Taking a deeper dive into his run-blocking expertise, Staley has earned two of the top-six single-game run-blocking grades by a left tackle. The highest of two came in Week 16 of the 2014 season, where on 34 run-blocking snaps Staley posted a staggering grade of 96.5. In particular, Staley has found success in a zone-blocking scheme, as he trails only Philadelphia Eagles left tackle, Jason Peters, for the highest career zone-blocking grade of any offensive lineman.

When examining his year-to-year grading, you can see that 2012 was a clear turning point for the veteran left tackle. Leading up to that season, Staley had put up respectable, but slightly underwhelming numbers, with his best year coming in 2009 where he ranked 21st amongst qualified tackles with an overall grade of 78.1. From 2007-2011, Staley finished with an overall grade of 79.5, which showed that he belonged as a starter in the NFL, but it was a fraction of what was to come.

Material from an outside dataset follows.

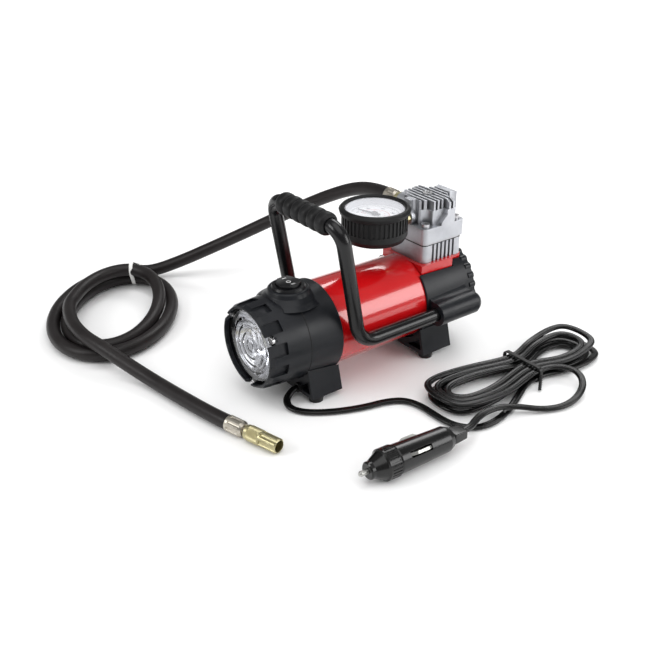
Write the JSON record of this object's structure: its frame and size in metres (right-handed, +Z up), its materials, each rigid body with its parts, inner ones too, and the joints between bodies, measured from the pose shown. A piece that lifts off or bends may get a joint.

Amid the Jim Harbaugh era, Staley went from good to great. Staley broke out in the 2012 season by leading all tackles with a career-high 92.4 regular-season grade. He was particularly dominant in the run game that year, bulldozing his way to a 93.3 run-blocking grade that ranked first amongst all offensive lineman in the league. Staley hasn’t looked back since, as he now ranks first in run-block grading (93.0) and ninth in pass-block grading (89.5) among all left tackles with at least 1000 snaps played from 2012 to 2018. During that span, Staley’s overall grade of 94.2 ranks second only to former Cleveland Browns left tackle, Joe Thomas.

Both former first-round selections of the 2007 draft, Thomas and Staley have played 167 and 166 regular season games, respectively, at left tackle to date and with Thomas retired, it makes it a particularly good time to compare the two careers side by side. When looking at the two, they’re eerily similar in many ways. Thomas has the edge (albeit a slight one) over Staley in most career categories, highlighted by his career grade of 95.1 compared with Staley’s 92.8. Thomas also bests Staley in career pass-block grade, the number of 80.0-plus graded seasons, and perfect pass-blocking games. However, Staley gets Thomas in run-blocking grade (92.4).

While Thomas is quite rightly regarded as one of — if not the best — left tackles of his generation, Staley has remained right on his tail.

Staley has been a model for consistency over his career and when you combine that with his longevity, he’s putting up quite the resume for a potential Hall of Fame bid down the road. Throughout his illustrious career, he’s been apart of the ups and (mostly) downs with the 49ers organization, but with the tide hopefully turning — he’ll enter the 2019 season at age 35, and he will remain as important as ever.